[PW] ? Oscar Wilde Quote (Quotation Query #756)
adsgarsonotoole at gmail.com
Fri Jan 13 01:02:18 PST 2017
Back in November the saying in the subject line was discussed on this
mailing list. Now I've created an entry for the Quote Investigator
Work is the Curse of the Drinking Classes
Great thanks to Fred Shapiro whose inquiry led QI to formulate this
question and perform this exploration. Shapiro is the editor of "The
Yale Book of Quotations" which contains the key 1916 ascription to
Oscar Wilde. Special thanks to top researchers S. M. Colowick and
Stephen Goranson who located valuable citations in 1909, 1911, and
1915. Thanks also to discussant Laurence Horn.

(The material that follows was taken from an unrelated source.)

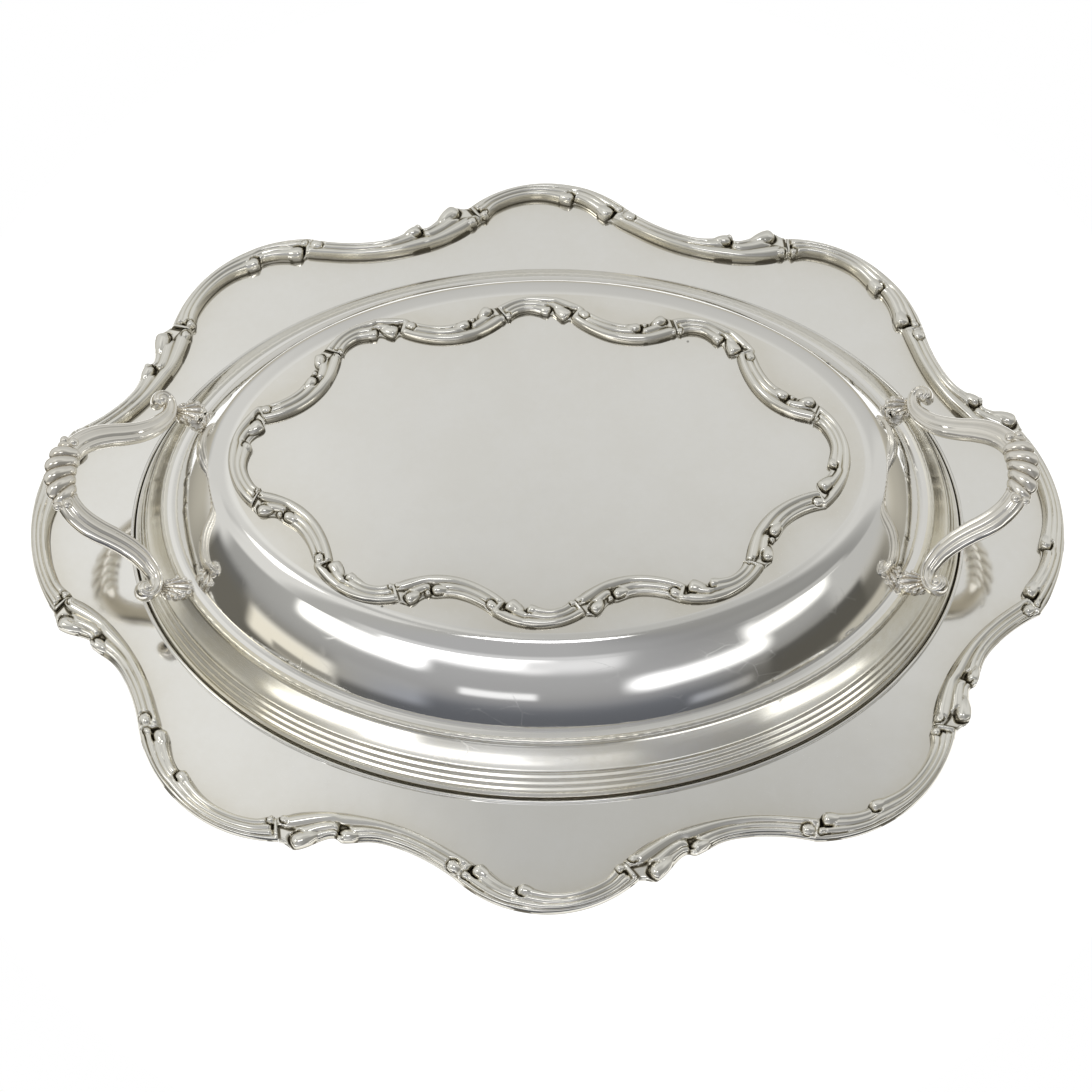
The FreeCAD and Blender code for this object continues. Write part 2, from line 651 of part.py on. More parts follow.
def make_handle(name, turned):
    """One cast handle, symmetrical about the long axis."""
    body = named_body(name)
    path = handle_path(body)
    section = body_sketch(body, "section", "XZ_Plane")
    section.AttachmentOffset = turned_start(Vector(0, 0, 1))
    reach = "(handle_bow_centre + handle_bow_radius)"
    bind(section, "AttachmentOffset.Base.x", f"handle_root_x + {reach} * cos(handle_tilt * 1deg)")
    bind(section, "AttachmentOffset.Base.y", f"handle_root_z + {reach} * sin(handle_tilt * 1deg)")
    bind(section, "AttachmentOffset.Base.z", "0")
    bind(section, "AttachmentOffset.Rotation.Angle", "handle_tilt")
    closed_outline(section, [(f"{across} * handle_bar_width", f"{up} * handle_bar_depth")
                             for across, up in bar_shares])
    doc.recompute()
    bar = body.newObject("PartDesign::AdditivePipe", "bar")
    bar.Profile = section
    bar.Spine = (path, ["Edge1", "Edge2"])
    bar.Mode = "Frenet"

    scroll = slope_sketch(body, "scroll_plan", "handle_bow_centre")
    bend = "(handle_bow_half_angle * 1deg)"
    back = "((handle_bow_half_angle - handle_arm_turn) * 1deg)"
    centre = [f"(handle_bow_radius + handle_arm_radius) * {f}({bend}) - "
              f"(handle_arm_radius - handle_scroll_reach) * {f}({back})" for f in ("cos", "sin")]
    circles(scroll, [(centre[0], centre[1], "handle_scroll_radius")])
    scroll_pad = pad(body, "scroll", scroll, "handle_scroll_depth")
    scroll_pad.Midplane = True

    leaf = plan_sketch(body, "leaf_plan", "ledge_top")
    dome = "(dome_foot + handle_leaf_clearance)"
    outline = [(f"({dome} + oval_extra) * sqrt(1 - {share} * {share})", f"{share} * {dome}")
               for share in leaf_dome_shares]
    tip_x = f"(handle_root_x + (handle_bow_centre + {centre[0]}) * cos(handle_tilt * 1deg))"
    tip_y = f"({centre[1]})"
    outline += [(f"{tip_x} + {dx} * handle_scroll_radius", f"{tip_y} + {dy} * handle_scroll_radius")
                for dx, dy in leaf_scroll_shares]
    closed_outline(leaf, outline)
    leaf_pad = pad(body, "leaf", leaf, "handle_leaf_rise")
    mirrored(body, "both_arms", [bar, scroll_pad, leaf_pad], path)

    rib = slope_sketch(body, "rib_plan", "handle_bow_centre")
    near = "(handle_bow_radius - handle_shell_inner)"
    far = "(handle_bow_radius + handle_shell_outer)"
    corners = [(f"{near} + {way} * ({far} - {near})", f"{wide} * handle_rib_width")
               for way, wide in rib_shares]
    corners += [(x, f"-{y}") for x, y in reversed(corners)]
    start = "(-(handle_rib_count - 1) / 2 * handle_rib_pitch * 1deg)"
    closed_outline(rib, [(f"({x}) * cos({start}) - ({y}) * sin({start})",
                          f"({x}) * sin({start}) + ({y}) * cos({start})") for x, y in corners])
    rib_pad = pad(body, "rib", rib, "handle_shell_depth")
    rib_pad.Midplane = True
    doc.recompute()
    fan = body.newObject("PartDesign::PolarPattern", "ribs")
    fan.Originals = [rib_pad]
    fan.Axis = (rib, ["N_Axis"])
    bind(fan, "Angle", "(handle_rib_count - 1) * handle_rib_pitch")
    bind(fan, "Occurrences", "handle_rib_count")
    body.Tip = fan
    half_turn(body, turned)
    return body


parts = [make_base_dish(), make_foot_ring(), make_lid_shell()]
parts += make_border("rim")
parts += make_border("lid")
parts += [make_handle("handle_right", False), make_handle("handle_left", True)]
doc.recompute()

# Checks and files
for item in doc.Objects:
    bad = [state for state in item.State if state in ("Invalid", "Error")]
    if bad:
        raise RuntimeError(f"{item.Name} failed: {bad}")
os.makedirs("parts", exist_ok=True)
for item in parts:
    shape = item.Shape
    if shape.isNull() or not shape.isValid():
        raise RuntimeError(f"{item.Label} has no valid shape")
    print(item.Label, "solids", len(shape.Solids), "volume", round(shape.Volume), "faces", len(shape.Faces))
    shape.exportStep(f"parts/{item.Label}.step")
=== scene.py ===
"""Visual model of an oval covered vegetable dish in silver plate.

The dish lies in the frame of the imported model, in metres, with +Z up and the long
axis along X. Sheet pieces are grids of numbers laid over one oval plan, castings are
height maps laid along the scalloped edges, and the handles are reeded bars carried
along a path. All sizes are in millimetres until make_object turns them into metres.
"""
import logging
import math
from dataclasses import dataclass, field
from enum import Enum

import bpy
import numpy as np
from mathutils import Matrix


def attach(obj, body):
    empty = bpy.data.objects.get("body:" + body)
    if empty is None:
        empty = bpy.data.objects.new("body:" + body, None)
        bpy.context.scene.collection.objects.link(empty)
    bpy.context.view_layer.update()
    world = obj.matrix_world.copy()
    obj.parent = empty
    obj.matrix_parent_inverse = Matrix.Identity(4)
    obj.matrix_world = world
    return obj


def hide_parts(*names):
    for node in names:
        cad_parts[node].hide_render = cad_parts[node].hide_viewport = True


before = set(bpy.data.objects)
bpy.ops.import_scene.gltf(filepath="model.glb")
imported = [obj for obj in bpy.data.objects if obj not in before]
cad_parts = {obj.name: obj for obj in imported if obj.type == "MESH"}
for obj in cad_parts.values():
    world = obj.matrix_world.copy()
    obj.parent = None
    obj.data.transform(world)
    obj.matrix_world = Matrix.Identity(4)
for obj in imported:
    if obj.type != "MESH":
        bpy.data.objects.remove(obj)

LOG = logging.getLogger("dish")
MM = 0.001
Array = np.ndarray
Plan = tuple[float, float]
Colour = tuple[float, float, float, float]
Socket = bpy.types.NodeSocket
Material = bpy.types.Material


class Slot(Enum):
    """Material slots of the record."""

    SHEET = "silver_sheet"
    CAST = "silver_cast"


class Body(Enum):
    """Bodies that the pieces ride on."""

    BASE = "base"
    LID = "lid"


# ---------------------------------------------------------------- number helpers


def smooth_step(value: Array, low: float, high: float) -> Array:
    """Rise smoothly from 0 to 1 between two values."""
    share = np.clip((value - low) / (high - low), 0.0, 1.0)
    return share * share * (3.0 - 2.0 * share)


def half_round(offset: Array, half_width: Array) -> Array:
    """Height of a half-round section, 1 at its middle and 0 outside its edges."""
    share = offset / np.maximum(half_width, 1e-6)
    return np.sqrt(np.clip(1.0 - share * share, 0.0, 1.0))


def dome(share: Array, power: float) -> Array:
    """Height 1 in the middle that falls to 0 at share 1: the root of 1 - share ** power."""
    return np.sqrt(np.clip(1 - share**power, 0, None))


def circle(count: int) -> Array:
    """Evenly spaced angles round a circle."""
    return np.linspace(0.0, 2 * math.pi, count, endpoint=False)


def unit_ball(reach: float, rings: int, around: int) -> Array:
    """Rings of points on a ball of radius 1, from low to high.

    Args:
        reach: Latitude of the last ring in degrees.
        rings: How many rings.
        around: Points in a ring.

    Returns:
        Array of rings.
    """
    lat = np.radians(np.linspace(-reach, reach, rings))[:, None]
    lon = circle(around)[None]
    return np.stack([np.cos(lat) * np.cos(lon), np.cos(lat) * np.sin(lon),
                     np.sin(lat) * np.ones_like(lon)], axis=-1)


def running_area(values: Array, step: float) -> Array:
    """Area under evenly spaced values up to each of them."""
    return np.concatenate([[0.0], np.cumsum((values[1:] + values[:-1]) / 2 * step)])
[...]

On Fri, Nov 25, 2016 at 8:48 PM, ADSGarson O'Toole
<adsgarsonotoole at gmail.com> wrote:
> Oscar Wilde died in November 1900. The three citations below appeared
> after Wilde's death, but before the 1916 citation provided by Fred.
> The quip appeared in the caption of a cartoon in April 1902:
> Date: April 08, 1902
> Newspaper: Ottumwa Semi-Weekly Courier
> Newspaper Location: Ottumwa, Iowa
> Cartoon Title: VICE VERSA
> Description: One-Panel Cartoon Caption
> Quote Page 10
> Database: Chronicling America
> [Begin caption]
> "I tell you, my friend, drink is the
> curse of the working classes."
> "And I tells you work is the curse of
> the drinkin' classes."
> [End caption]
> In 1905 the joke was overheard in England.
> Date: January 28, 1905
> Periodical: The Sporting Times
> Periodical Location: London, England
> Article: Sporting Notes
> Quote Page 1, Column 1
> Database: britishnewspaperarchive.co.uk
> [Begin excerpt]
> Coming out of the "Victoria" they were discussing Admiral
> Rodjestvensky and the Russian people.
> "It's just this in Russia," said an Irish barrister from Calcutta,
> "it's just this way. In Russia work is the curse of the drinking
> [End excerpt]
> By 1906 the joke was incorporated into a toast.
> Date: July 22, 1906
> Newspaper: The Philadelphia Inquirer
> Newspaper Location: Philadelphia, Pennsylvania
> A Fin. Ricki's Chat About: Clubs and Clubmen
> Quote Page 8, Column 5
> Database: newspapers.com
> [Begin excerpt]
> Four well-known young clubmen, two of whom were married, and all
> hailing from Washington, came to Atlantic City on a bit of a tear the
> other day, and at a prominent cafe one evening one of them repeated
> the following toast, apropos of their cases:
> "Too much toil with no vacation,
> Justifies a slight libation;
> So here's a toast, now drain your glasses,
> Work in the curse of the drinking classes."
> [End excerpt]
> Note: The original text contains a misprint "Work in the curse"
> appears instead of "Work is the curse".
> On Fri, Nov 25, 2016 at 12:34 PM, S M Colowick <januarye at gmail.com> wrote:
>> On Fri, Nov 25, 2016 at 7:57 AM, Shapiro, Fred <fred.shapiro at yale.edu> wrote:
>>> In the Yale Book of Quotations I source the quote "Work is the curse of the drinking classes" to Oscar Wilde, Quoted in Frank Harris, Oscar Wilde: His Life and Confessions (1916). I now believe, however, that there are earlier occurrences not attributed to Wilde. I would welcome help in finding the earliest occurrence in newspaper databases, book databases, etc.
>> A 1909 book called Toasts ("comp. by Margaret Waters") seems to
>> contain an unattributed quatrain that ends with that line.